Barros Alves
Desde os tempos imediatamente posteriores
à crucificação de Jesus, surgiu na comunidade dos seus seguidores, então
chamada “do Caminho” – só dois séculos depois é que apareceu o apelido “cristão” - a ideia de creditar na conta
dos judeus o julgamento e morte do Nazareno. Sacerdotes e doutores da Lei, a
Sinagoga e o Sinédrio, ou seja, o alto clero do Judaísmo e o Judiciário da
Judeia ocupada pelo Império romano, teriam tramado contra a vida daquele que se
auto-intitulava “Filho de Deus”. A afirmação de Jesus constituía heresia, cujo herege
era passível de lapidação, segundo o rigor da Lei de Moisés.

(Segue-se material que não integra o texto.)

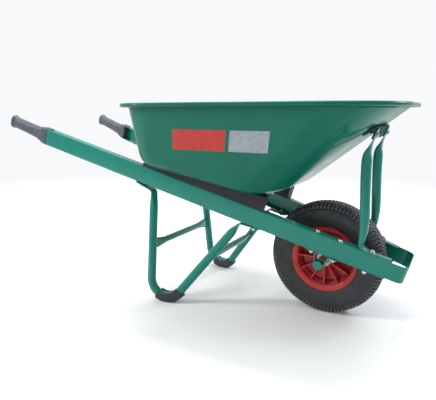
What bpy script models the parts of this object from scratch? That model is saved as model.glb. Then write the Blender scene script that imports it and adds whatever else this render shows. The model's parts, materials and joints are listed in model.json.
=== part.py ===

O próprio fato de
a morte de Jesus ter sido executada por crucificação, de logo, aponta para a
autoridade romana. A crucificação era pena amplamente usada pelos romanos para castigar
rebeldes, líderes políticos e revolucionários que se manifestassem contra a
ocupação. A destoante pregação religiosa de Jesus, um judeu marginal, segundo o
apropriado conceito do padre e “scholar” John P. Meyer, tornou-se grande incômodo
não apenas para as autoridades do Templo, mas, sobretudo, para os romanos. O
discurso de Jesus, ousado e contestador, soava aos ouvidos dos prepostos do
Império como manifestação zelota, mesmo não sendo ele da seita belicosa dos
Zelotes, como equivocadamente sugere o iraniano Reza Aslan, especialista em Novo
Testamento. As narrativas da Paixão contidas nos Evangelhos não são relatos
históricos, mas, em certa medida, formas ideológicas de expressão cultural dos
primeiros cristãos amedrontados pelo terrorismo romano. Daí a latência do antissemitismo
que se pode captar no discurso neotestamentário. Esse discurso permeou nossa
cultura nesses 20 séculos de Cristandade. No Ocidente, chancelou perseguições e
inomináveis crimes contra os judeus, em nome de Jesus. Entre os milhares de
livros escritos sobre a Paixão, poucos são da lavra de juristas. Ademais, consoante
lembra o erudito padre Raymond Brown, “há severas limitações impostas pelos
materiais e métodos em nossa habilidade de adquirir exatidão sobre essa
história...” Todavia, entre os respeitáveis mestres que intentaram desvendar os
episódios da Paixão, assoma a autoridade de Haim Cohn, ex-presidente da Suprema
Corte de Justiça de Israel, cuja densa obra “O Julgamento de Jesus, o Nazareno”,
resultou da aliança entre os conhecimentos históricos da legislação judaica e percuciente
e profunda pesquisa em fontes diversas. Na análise histórico-jurídica de Cohn
se pode constatar que não foram os judeus que “judiaram” com Jesus.